▸ RAW DATA
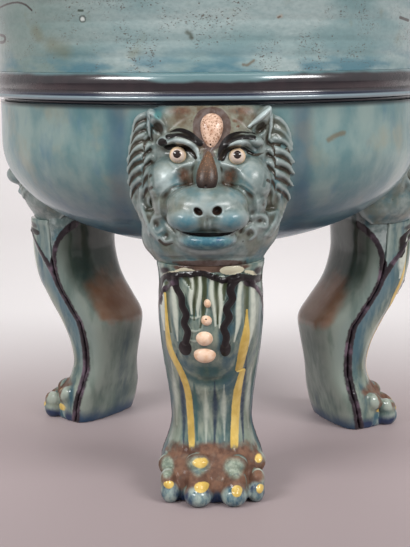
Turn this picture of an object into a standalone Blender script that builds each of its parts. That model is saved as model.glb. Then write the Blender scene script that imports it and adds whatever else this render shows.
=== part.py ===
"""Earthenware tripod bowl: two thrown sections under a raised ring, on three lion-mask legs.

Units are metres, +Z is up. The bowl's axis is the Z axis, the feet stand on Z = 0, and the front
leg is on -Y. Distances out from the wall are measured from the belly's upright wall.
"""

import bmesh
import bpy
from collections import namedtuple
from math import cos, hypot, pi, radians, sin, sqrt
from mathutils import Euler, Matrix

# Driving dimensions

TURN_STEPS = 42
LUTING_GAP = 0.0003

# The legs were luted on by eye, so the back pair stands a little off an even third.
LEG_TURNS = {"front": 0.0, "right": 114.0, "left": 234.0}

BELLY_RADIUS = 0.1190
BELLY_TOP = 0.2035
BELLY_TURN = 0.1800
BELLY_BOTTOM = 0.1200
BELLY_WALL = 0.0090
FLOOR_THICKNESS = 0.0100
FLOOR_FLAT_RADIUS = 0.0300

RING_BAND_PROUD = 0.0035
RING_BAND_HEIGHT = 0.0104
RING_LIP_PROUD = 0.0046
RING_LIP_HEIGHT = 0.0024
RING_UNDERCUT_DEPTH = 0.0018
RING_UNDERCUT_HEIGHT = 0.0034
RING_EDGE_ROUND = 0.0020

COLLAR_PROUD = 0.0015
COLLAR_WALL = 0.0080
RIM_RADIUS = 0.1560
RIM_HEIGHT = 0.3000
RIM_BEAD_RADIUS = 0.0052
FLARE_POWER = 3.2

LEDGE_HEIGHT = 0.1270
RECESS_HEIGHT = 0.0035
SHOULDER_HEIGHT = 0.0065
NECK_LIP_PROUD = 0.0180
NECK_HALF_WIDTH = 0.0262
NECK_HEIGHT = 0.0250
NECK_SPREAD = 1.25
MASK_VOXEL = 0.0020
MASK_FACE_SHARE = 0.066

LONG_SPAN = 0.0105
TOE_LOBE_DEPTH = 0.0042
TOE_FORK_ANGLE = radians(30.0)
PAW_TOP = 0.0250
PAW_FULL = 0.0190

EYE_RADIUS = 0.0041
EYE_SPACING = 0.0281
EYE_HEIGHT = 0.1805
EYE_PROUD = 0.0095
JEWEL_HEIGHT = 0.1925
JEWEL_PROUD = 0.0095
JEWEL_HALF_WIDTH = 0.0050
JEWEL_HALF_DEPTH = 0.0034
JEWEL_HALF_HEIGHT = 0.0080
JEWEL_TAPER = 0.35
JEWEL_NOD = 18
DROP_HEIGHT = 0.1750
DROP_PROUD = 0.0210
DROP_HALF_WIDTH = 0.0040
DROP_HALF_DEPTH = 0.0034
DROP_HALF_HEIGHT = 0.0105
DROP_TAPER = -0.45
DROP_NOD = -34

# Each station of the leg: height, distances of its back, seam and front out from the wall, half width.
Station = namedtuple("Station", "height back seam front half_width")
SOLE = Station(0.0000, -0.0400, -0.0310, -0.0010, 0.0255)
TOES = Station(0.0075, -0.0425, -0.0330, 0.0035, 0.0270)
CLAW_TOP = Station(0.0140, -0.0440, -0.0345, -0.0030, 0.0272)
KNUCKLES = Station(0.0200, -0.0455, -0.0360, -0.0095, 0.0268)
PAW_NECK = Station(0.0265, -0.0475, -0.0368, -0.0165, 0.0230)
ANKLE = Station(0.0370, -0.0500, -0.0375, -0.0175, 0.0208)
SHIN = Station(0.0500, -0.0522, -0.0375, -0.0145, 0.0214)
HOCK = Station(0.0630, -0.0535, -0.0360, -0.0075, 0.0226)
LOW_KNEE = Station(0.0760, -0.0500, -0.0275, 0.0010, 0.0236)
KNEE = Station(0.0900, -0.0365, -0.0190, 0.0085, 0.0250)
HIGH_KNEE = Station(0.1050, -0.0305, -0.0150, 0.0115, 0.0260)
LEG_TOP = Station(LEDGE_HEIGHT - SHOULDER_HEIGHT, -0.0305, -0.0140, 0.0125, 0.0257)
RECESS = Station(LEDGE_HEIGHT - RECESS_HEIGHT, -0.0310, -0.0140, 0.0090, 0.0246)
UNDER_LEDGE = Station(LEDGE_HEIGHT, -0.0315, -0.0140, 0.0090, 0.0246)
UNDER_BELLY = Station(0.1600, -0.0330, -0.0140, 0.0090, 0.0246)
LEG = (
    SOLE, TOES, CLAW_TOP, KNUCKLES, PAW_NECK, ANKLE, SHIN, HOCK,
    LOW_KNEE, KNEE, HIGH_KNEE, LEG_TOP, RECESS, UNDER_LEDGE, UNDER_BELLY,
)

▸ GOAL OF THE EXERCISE
Reproduce only the lines from the top of the material through the one bearing "three lion-mask legs.", each exactly as it stands.

▸ REPLY TO THE EXERCISE
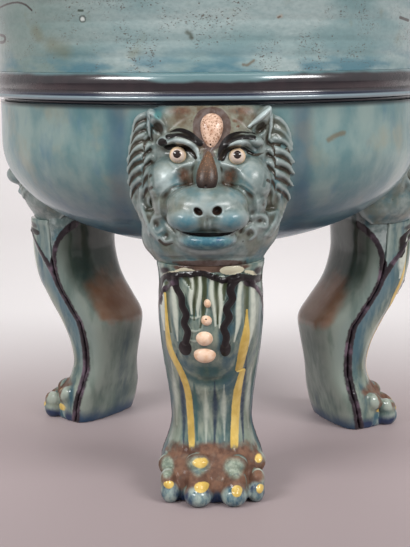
Turn this picture of an object into a standalone Blender script that builds each of its parts. That model is saved as model.glb. Then write the Blender scene script that imports it and adds whatever else this render shows.
=== part.py ===
"""Earthenware tripod bowl: two thrown sections under a raised ring, on three lion-mask legs.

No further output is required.